Food for February Thought

By Jane Sylvestre, RD - 1/27/2015

A Very New Challenge

Our patients are those who have struggled most of their lives with their relationship with food.  The issues vary, but the one commonality is an abundance of calories.  Many times this is a result of less than optimal nutritional choices, but just as often, the struggle has just been excessive quantities of food.

Both the Lap-Band and the Sleeve work by reducing the amount of food needed to feel satisfied.  Patients with the Lap-Band, who follow the basic guidelines, do very well.  They key is to make high quality food choices, eat slowly, chew well and separate liquids and solids.

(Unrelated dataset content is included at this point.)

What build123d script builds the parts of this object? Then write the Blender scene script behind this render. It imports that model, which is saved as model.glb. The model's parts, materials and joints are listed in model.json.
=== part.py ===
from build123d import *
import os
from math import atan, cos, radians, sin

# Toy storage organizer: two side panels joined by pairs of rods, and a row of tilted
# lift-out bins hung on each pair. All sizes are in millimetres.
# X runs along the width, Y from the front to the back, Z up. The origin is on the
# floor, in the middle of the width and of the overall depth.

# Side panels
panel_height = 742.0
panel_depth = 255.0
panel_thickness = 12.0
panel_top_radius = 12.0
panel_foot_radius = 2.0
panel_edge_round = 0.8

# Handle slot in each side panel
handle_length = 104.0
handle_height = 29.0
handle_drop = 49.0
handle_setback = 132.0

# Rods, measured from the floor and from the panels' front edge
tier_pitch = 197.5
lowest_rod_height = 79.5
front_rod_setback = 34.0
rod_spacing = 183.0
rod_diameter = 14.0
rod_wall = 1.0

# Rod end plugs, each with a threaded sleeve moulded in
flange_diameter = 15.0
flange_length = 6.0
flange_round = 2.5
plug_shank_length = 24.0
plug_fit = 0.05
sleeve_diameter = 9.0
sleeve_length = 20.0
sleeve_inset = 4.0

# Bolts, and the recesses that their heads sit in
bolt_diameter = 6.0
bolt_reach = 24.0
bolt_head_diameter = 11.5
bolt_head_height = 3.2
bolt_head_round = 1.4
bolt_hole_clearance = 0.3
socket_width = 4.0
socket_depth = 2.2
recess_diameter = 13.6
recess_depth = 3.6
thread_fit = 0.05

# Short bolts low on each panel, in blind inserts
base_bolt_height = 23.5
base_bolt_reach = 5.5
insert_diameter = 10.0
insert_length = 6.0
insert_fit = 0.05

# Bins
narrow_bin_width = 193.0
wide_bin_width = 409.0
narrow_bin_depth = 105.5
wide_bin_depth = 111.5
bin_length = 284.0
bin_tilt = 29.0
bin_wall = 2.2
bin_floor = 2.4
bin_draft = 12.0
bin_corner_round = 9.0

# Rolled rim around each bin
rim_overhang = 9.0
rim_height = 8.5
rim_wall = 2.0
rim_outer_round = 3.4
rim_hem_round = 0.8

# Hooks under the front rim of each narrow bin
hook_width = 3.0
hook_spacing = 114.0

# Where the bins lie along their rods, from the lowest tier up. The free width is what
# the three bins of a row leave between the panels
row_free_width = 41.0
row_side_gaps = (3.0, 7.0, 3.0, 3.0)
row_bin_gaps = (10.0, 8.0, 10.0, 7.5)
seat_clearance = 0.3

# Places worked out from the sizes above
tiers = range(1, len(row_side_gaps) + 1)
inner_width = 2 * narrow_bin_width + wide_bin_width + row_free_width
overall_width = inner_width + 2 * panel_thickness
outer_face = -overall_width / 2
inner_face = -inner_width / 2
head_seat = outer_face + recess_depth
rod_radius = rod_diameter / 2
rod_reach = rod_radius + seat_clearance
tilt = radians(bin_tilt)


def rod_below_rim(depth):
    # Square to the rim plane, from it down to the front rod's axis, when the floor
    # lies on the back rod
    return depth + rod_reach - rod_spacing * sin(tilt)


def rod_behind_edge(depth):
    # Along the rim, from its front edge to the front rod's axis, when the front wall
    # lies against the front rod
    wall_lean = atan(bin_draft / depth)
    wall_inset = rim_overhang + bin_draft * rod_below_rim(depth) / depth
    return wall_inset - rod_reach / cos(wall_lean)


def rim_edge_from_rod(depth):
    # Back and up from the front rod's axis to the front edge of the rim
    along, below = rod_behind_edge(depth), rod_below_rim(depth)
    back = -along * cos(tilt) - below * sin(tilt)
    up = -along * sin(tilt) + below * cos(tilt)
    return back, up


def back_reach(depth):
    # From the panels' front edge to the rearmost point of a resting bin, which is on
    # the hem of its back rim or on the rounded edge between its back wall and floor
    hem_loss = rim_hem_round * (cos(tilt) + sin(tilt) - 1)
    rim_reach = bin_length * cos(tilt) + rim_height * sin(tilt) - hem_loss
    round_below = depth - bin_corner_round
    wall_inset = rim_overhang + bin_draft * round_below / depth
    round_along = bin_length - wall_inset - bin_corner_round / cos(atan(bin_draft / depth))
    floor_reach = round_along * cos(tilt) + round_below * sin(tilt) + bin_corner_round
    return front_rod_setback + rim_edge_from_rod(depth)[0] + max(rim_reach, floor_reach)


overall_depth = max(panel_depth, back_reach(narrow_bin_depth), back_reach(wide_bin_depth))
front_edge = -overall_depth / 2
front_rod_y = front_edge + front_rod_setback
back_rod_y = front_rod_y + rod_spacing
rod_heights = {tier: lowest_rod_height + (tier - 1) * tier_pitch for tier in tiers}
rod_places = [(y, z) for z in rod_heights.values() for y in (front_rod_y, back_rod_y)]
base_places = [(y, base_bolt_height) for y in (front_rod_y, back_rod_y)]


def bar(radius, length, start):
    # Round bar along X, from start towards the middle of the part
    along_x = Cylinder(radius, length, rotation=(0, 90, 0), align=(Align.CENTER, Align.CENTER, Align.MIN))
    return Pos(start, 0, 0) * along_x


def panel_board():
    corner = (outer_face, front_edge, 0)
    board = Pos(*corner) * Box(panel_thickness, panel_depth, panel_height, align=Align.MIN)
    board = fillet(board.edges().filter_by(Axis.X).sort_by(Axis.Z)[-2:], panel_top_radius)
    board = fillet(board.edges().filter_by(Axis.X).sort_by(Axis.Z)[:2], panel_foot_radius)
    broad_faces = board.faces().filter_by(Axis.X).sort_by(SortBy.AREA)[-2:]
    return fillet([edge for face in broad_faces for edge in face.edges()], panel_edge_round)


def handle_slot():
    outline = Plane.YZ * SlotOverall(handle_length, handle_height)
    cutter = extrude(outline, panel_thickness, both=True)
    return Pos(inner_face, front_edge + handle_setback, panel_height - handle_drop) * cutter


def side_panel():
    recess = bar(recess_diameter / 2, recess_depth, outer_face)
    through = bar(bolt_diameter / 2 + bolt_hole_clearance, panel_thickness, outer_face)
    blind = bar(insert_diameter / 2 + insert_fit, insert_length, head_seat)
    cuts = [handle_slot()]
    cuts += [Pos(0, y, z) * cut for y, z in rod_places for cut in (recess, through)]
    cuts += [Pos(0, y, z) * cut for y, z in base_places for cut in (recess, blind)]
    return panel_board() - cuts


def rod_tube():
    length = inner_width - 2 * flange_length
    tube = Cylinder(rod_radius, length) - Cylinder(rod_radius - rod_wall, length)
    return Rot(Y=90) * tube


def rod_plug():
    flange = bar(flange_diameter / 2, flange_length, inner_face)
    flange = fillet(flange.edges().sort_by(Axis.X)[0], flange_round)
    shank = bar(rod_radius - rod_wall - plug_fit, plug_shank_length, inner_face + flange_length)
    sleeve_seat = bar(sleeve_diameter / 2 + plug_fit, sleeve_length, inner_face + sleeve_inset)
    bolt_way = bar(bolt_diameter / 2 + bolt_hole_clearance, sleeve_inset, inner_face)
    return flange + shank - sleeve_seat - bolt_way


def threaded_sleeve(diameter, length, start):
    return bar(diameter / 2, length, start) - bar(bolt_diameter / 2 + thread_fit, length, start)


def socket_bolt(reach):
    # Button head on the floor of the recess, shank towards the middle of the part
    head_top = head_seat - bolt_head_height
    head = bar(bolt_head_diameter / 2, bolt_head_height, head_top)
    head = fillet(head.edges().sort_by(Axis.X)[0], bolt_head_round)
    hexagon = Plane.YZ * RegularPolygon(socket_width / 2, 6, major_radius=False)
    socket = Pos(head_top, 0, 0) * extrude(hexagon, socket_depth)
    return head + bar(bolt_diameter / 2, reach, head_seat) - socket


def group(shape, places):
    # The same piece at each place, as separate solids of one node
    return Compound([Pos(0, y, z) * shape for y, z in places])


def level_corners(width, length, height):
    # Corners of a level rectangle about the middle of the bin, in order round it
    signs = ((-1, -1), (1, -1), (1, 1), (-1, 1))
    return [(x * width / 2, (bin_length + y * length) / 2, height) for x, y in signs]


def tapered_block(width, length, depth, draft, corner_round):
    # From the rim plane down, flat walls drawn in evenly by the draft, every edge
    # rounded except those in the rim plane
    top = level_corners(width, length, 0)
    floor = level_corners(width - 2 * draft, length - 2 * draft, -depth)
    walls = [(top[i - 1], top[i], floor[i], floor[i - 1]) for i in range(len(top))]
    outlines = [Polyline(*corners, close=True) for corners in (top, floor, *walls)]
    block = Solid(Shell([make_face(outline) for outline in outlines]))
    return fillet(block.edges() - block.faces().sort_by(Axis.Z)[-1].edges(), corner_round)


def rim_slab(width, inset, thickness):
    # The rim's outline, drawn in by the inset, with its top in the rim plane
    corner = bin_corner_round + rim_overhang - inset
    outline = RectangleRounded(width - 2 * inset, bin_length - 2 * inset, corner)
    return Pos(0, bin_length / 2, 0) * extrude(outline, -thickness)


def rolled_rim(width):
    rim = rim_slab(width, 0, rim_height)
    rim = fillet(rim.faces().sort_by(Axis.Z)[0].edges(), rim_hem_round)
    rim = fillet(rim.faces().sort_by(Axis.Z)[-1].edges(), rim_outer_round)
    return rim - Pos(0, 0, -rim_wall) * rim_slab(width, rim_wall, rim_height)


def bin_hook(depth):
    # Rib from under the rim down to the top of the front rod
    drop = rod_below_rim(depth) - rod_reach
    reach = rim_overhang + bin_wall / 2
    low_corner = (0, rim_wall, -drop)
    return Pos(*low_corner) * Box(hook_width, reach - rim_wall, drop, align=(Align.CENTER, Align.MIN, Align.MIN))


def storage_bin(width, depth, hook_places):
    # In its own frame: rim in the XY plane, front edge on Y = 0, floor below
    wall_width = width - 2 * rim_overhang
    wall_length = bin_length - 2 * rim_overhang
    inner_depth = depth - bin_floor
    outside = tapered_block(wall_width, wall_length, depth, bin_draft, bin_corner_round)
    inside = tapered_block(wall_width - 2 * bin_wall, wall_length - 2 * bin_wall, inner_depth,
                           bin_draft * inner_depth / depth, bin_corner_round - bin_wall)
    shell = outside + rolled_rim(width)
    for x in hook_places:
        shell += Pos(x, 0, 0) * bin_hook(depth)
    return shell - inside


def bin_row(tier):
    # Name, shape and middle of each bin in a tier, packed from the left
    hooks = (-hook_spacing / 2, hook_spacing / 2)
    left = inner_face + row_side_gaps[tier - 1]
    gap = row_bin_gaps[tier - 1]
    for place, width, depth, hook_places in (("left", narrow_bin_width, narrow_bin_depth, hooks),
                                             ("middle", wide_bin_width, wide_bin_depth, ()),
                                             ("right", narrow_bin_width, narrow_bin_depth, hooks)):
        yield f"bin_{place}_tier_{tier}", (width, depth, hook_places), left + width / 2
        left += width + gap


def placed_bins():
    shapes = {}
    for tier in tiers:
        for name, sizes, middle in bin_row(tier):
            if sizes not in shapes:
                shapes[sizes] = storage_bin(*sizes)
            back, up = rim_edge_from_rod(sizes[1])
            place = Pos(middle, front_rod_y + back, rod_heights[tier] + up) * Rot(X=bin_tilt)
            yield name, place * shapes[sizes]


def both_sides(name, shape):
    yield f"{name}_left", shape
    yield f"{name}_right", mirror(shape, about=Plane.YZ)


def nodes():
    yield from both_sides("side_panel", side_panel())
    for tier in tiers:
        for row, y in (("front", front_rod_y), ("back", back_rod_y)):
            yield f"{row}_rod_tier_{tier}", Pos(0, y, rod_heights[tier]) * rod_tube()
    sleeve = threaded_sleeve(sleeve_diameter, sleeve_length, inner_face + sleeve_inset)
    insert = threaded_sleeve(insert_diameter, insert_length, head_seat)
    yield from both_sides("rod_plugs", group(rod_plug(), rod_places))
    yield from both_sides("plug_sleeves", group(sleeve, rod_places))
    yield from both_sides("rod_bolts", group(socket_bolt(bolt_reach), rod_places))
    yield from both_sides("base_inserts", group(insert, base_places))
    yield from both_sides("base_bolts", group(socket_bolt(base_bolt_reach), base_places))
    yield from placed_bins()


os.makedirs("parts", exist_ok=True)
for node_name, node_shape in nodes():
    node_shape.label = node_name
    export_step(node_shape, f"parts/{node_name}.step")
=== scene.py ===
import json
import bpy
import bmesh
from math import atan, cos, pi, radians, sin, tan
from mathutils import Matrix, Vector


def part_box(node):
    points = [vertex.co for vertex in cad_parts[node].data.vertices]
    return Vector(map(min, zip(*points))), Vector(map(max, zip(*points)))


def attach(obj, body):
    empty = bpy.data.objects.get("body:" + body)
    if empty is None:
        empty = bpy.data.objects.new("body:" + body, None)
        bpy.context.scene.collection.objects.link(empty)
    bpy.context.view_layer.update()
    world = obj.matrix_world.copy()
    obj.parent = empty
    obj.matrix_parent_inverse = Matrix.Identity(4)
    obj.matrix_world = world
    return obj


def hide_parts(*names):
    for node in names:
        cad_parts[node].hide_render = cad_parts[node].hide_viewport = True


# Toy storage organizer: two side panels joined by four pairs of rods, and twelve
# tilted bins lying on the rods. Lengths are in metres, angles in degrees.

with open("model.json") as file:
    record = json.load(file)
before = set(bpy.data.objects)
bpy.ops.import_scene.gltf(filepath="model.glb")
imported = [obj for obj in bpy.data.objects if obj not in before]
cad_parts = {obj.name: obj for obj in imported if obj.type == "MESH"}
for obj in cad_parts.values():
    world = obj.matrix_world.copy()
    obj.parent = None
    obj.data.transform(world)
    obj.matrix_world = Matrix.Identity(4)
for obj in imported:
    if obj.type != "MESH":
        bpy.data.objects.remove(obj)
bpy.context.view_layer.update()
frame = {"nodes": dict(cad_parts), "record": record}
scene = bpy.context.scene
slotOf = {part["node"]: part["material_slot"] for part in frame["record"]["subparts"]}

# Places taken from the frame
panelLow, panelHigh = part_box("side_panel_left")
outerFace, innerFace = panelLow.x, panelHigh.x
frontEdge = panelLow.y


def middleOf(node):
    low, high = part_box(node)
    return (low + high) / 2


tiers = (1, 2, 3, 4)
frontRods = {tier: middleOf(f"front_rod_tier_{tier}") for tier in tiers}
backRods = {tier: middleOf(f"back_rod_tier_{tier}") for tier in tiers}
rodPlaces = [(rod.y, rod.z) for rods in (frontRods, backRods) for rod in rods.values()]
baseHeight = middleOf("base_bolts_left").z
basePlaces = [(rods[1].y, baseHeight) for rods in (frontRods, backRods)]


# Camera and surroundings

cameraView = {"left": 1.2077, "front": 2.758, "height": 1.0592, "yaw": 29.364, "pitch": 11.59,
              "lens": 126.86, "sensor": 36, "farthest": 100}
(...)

Of course, an active lifestyle is important as well.   After working with our Sleeve patients for quite some time now, I am finding a whole new challenge, at least initially. 

The greatest struggle with the Sleeve appears to be eating enough.  In addition to the obvious reduction to the quantity of food one is able to eat, there is a metabolic component going on as well.  The desire to eat is much, much less.  The appetite is just not there.  There are also changes in the types of food cravings.  This is why the vitamin and mineral supplements are so important.

Our primary focus, as it is with the Lap-Band, is to meet protein requirements.  On average, women need a minimum of 50 grams of protein and men need a minimum of 70 grams of protein.  This can vary by a person’s weight and height, so if I have not told you your specific protein requirements, feel free to contact me at anytime.  Of course, these requirements may decline slightly as one loses weight. 

We focus on protein because protein does not come in a pill.  Most patients are only able to eat one ounce at a time which on average has 7 grams of protein.  Some protein options to consider could be seafood (watch out for overcooked shrimp or scallops as they can get rubbery), poultry, beef or pork (meats should not be overcooked), eggs / egg whites, low fat cheese / cottage cheese, yogurt (especially Greek for higher protein contents), Soybeans such as edamame, soy nuts or tofu, dried beans and peas such chick peas, black beans, pinto beans…, nuts chewed very well or peanut butter. 

Some of our Sleeve patients find they may need to eat 4 or sometimes even 5 times per day to reach their protein needs.  Some even rely on a protein drink post their liquid phase diet to meet their requirements.  Of course our goal is to eventually get all patients back on to solid foods at some point. 

Sometimes patients find they are full after just eating an ounce of protein.  If possible, the next step would be to add some nutrient dense vegetables and fruits.  I often recommend trying to include dark green leafy vegetables such as baby kale or baby spinach.  These dark, leafy greens provide beta carotene (which helps form vitamin A) which protects from cancer and slows aging and vitamin C to help keep us healthy.  Other nutrients include:  folate, potassium, fiber and lutein (for good vision and protection from cataracts and macular degeneration.)  The darker the greens are the better.  Romaine lettuce is actually 7 times more nutrient dense than iceberg. 

I had a patient tell me last week that he really missed eating and enjoying his food. He was newly out from surgery.  My advice for him was to be patient.  The patients who are 8 months, 10 months or a year out from surgery are able to include a little more food variety and find they enjoy eating again.  I have seen protein portions increase from 1-3 ounces and other foods such as the vegetables and fruit being added to the diet without a struggle. 

So for our Sleeve patients, I acknowledge the restriction can be a challenge.  Meet your protein needs through solid protein options as noted above and protein supplements if you need them.  When able, start adding nutrient dense fruits and vegetables.  You will eventually enjoy eating again.  We are here to help you every step of the way.  In the end, you will be a healthier, happier person.